**What is needed**
Reproduce the material in full, unchanged.

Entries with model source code
───

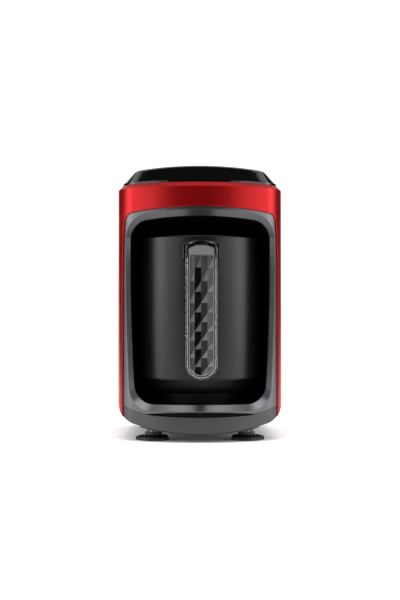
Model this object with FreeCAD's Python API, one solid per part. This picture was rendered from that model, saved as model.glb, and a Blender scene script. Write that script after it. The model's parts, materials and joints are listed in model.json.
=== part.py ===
import FreeCAD, Part
import math
import os

# Table-top hot-drink maker: a docked pot in an open-fronted housing.
# Millimetres, +Z up, the front faces -Y, the origin is under the middle of the whole outline.

V = FreeCAD.Vector

# ---------------------------------------------------------------- driving dimensions
HALF_WIDTH = 78.5          # housing, side to centre
REAR_SPACE = 62.0          # room behind the bay, to the rear cover's face
FRONT_BOW_R = 130.0        # the front is bowed in plan
FRONT_CORNER_R = 30.0
REAR_CORNER_R = 30.0
SHELL_WALL = 2.4
PANEL_GAP = 0.3            # reveal between neighbouring housing panels
FRAME_SINK = 0.5           # the frame and base lie this far inside the red wrap

BASE_LOW_Z = 7.8           # lowest point of the curved base
BASE_BOW_R = 245.0         # the base bottom is bowed from side to side
BASE_CORNER_R = 22.0
SEAM_Z = 23.4              # seam between frame and base, at the middle
SEAM_BOW_R = 700.0
SEAM_END_R = 85.0
RECESS_H = 4.7             # dark recess between frame and base, at the middle
RECESS_BOW_R = 705.0       # its top edge bows upwards
RECESS_HALF = 58.0
SEAM_FLAT_HALF = 40.0      # where the seam's long bow turns into its end curves
SHELL_TOP = 242.6          # top of the wrap's shoulder
SHOULDER = 4.1
RIM_ROUND = 1.0            # rounding of the wrap's edge along the frame
SHOULDER_OPEN = 10.2       # opening under the lid, in from the outline

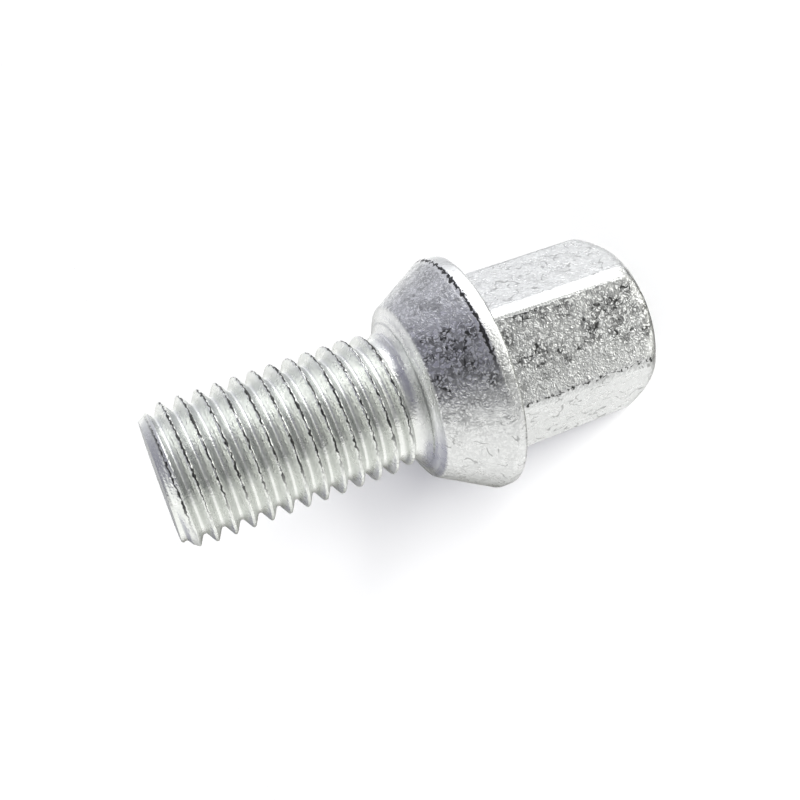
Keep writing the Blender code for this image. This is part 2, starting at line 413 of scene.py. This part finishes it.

───

**Expected output**
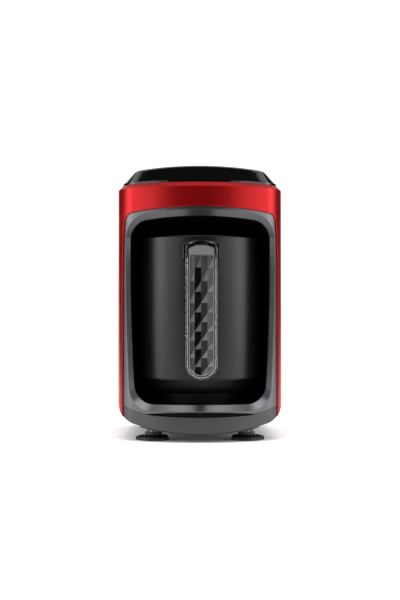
Model this object with FreeCAD's Python API, one solid per part. This picture was rendered from that model, saved as model.glb, and a Blender scene script. Write that script after it. The model's parts, materials and joints are listed in model.json.
=== part.py ===
import FreeCAD, Part
import math
import os

# Table-top hot-drink maker: a docked pot in an open-fronted housing.
# Millimetres, +Z up, the front faces -Y, the origin is under the middle of the whole outline.

V = FreeCAD.Vector

# ---------------------------------------------------------------- driving dimensions
HALF_WIDTH = 78.5          # housing, side to centre
REAR_SPACE = 62.0          # room behind the bay, to the rear cover's face
FRONT_BOW_R = 130.0        # the front is bowed in plan
FRONT_CORNER_R = 30.0
REAR_CORNER_R = 30.0
SHELL_WALL = 2.4
PANEL_GAP = 0.3            # reveal between neighbouring housing panels
FRAME_SINK = 0.5           # the frame and base lie this far inside the red wrap

BASE_LOW_Z = 7.8           # lowest point of the curved base
BASE_BOW_R = 245.0         # the base bottom is bowed from side to side
BASE_CORNER_R = 22.0
SEAM_Z = 23.4              # seam between frame and base, at the middle
SEAM_BOW_R = 700.0
SEAM_END_R = 85.0
RECESS_H = 4.7             # dark recess between frame and base, at the middle
RECESS_BOW_R = 705.0       # its top edge bows upwards
RECESS_HALF = 58.0
SEAM_FLAT_HALF = 40.0      # where the seam's long bow turns into its end curves
SHELL_TOP = 242.6          # top of the wrap's shoulder
SHOULDER = 4.1
RIM_ROUND = 1.0            # rounding of the wrap's edge along the frame
SHOULDER_OPEN = 10.2       # opening under the lid, in from the outline

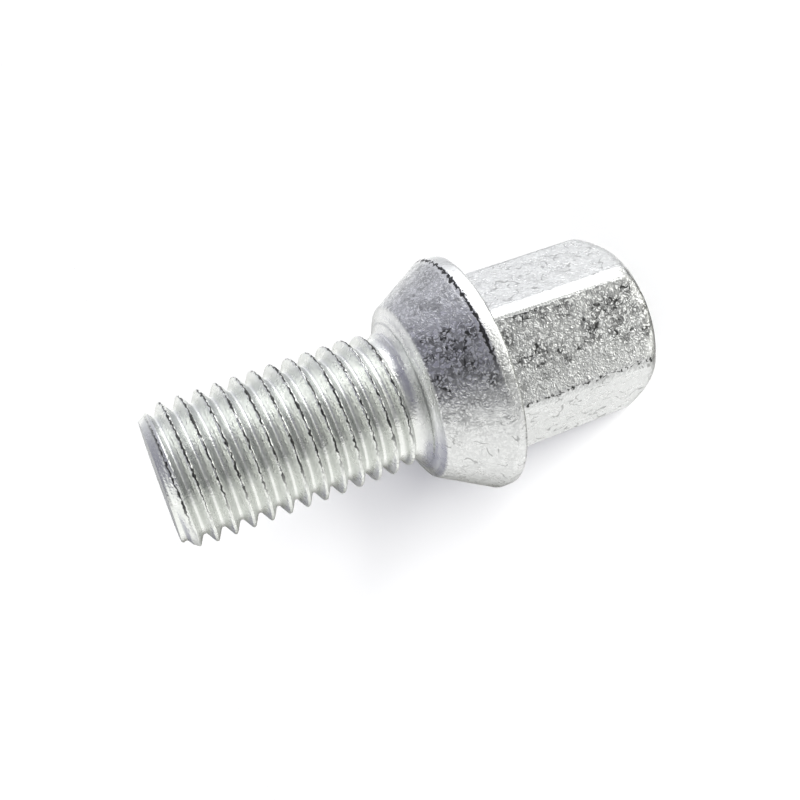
Keep writing the Blender code for this image. This is part 2, starting at line 413 of scene.py. This part finishes it.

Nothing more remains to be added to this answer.